Pernyataan bijak dari seorang petinggi partai yang kadernya divonis bersalah atas kasus korupsi. Seharusnya seluruh petinggi partai melakukan hal yang serupa. Segera mengakui kesalahan, meminta maaf kepada masyarakat. Akan tetapi sayang, pernyataan bijak hanya disampaikan oleh sedikit kadernya. Ada satu pernyataan yang membuat saya miris ketika membacanya.

“Sementara Luthfi yang dituduh menerima Rp 1,3 miliar dari Fathanah, yang pada kenyataannya tak menerima satu persen pun, divonis 16 tahun penjara. Jadi terkesan kalau ingin korupsi, korupsilah yang banyak supaya hukumannya ringan,” – Hidayat Nur Wahid.

Miris lihat gambar satu ini
Pernyataan seperti ini, meskipun itu hanya mengambil perumpamaan saja, menurut saya merupakan salah satu blunder terbesar elit PKS. Sudah terbukti bersalah, vonis sudah ditetapkan, tapi mengapa masih belum mau mengaku? Malahan sekarang membuat pernyataan macam itu. Lebih baik saat ini tim kuasa hukum dari PKS mempersiapkan bandingnya dengan matang. Jangan lupa berdoa, semoga vonisnya tidak lebih berat, seperti yang kemarin dialami Angelina Sondakh.

Keprihatinan saya terhadap PKS tidak cukup hanya disitu. Seringkali mereka menyatakan bahwa kasus korupsi ini adalah sebuah konspirasi. Kasus korupsi ini merupakan sebuah tindakan dzolim kepada PKS. Dan yang paling tidak suka adalah masih ada pembelaan berkedok alasan agama walaupun dalam proses persidangan tindak korupsi sudah jelas terbukti.

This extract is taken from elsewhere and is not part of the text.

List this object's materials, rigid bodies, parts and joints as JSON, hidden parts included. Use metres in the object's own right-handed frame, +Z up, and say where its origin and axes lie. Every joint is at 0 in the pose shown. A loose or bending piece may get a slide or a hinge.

Seringkali modus ini digunakan
Jujur, saya salut kepada militansi kader PKS. Mereka begitu kuat dengan basis grass-root, kader partai ini begitu solid dan loyal. Hal ini juga jadi bukti bahwa proses kaderisasi yang dilakukan elit partai berhasil. Entah apa yang dijanjikan ketika elit partai bertemu dengan kedernya, sehingga mereka bisa begitu solid. Keadilan? Kesejahteraan? Atau mungkin surga? Whatever…

Banyak kader partai ini yang hidupnya sederhana, bersih dan berjuang demi partai. Tapi bagaimana dengan elit partainya? Kalian tidak lihat bagaimana kehidupan LHI? Rumah mewah, mobil mewah, istri tiga. Parahnya, istri ketiganya dinikahi ketika ketika masih duduk di bangku kelak 3 SMK. Mengapa tindakan seperti ini masih kalian bela? Masih belum cukup dengan LHI?

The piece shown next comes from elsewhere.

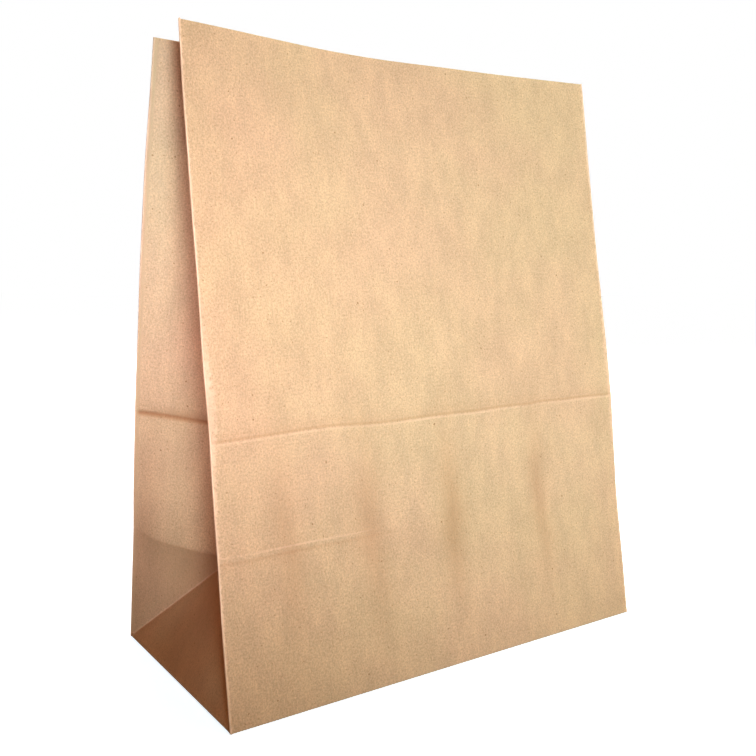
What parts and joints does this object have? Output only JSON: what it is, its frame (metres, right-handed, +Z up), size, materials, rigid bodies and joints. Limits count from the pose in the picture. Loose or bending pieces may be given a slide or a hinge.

Masih ingat bagaimana respon awal elit partai kalian ketika Fathanah ditangkap? Ramai-ramai sekali menyangkal tidak mengetahui, tidak kenal dan sebagainya. Begitu KPK mengeluarkan bukti foto tentang keberadaan Fathanah bersama-sama elit PKS masih saja ditampik oleh elit PKS. Mungkin istilah habis manis sepah dibuang paling tepat dialamatkan kepada Ahmad Fathanah. Sudah capek-capek mengumpulkan “dana dakwah” tapi tidak diakui dan dibuang begitu saja oleh elit partainya.

Harapan saya sebenarnya cukup simple. Sudahi perjuangan mati-matian kalian para kader PKS yang membela elit yang sudah terbukti bersalah secara hukum. Tidak perlu lagi kalian membenci KPK. Kalian seharusnya berterima kasih kepada KPK, karena lembaga ini telah berusaha membantu untuk kembali mengembalikan predikat “bersih” kepada partai anda. Saatnya bagi kalian untuk mengakui kesalahan elit partai. Saya yakin sudah sangat banyak rakyat Indonesia yang sudah bosan dengan berbagai pembelaan kalian kepada elit tersebut.


Sudahlah PKS, semuanya sudah cukup. Terima kenyataan, hadapi dengan jantan, dan kembali lagi bersihkan partai anda. Walaupun saya bukan simpatisan ataupun kader partai anda, tapi paling tidak saya masih sudi mendoakan agar kedepannya kader partai ini bisa menjadi lebih baik, lebih bersih, lebih amanah dan tentunya lebih fathanah.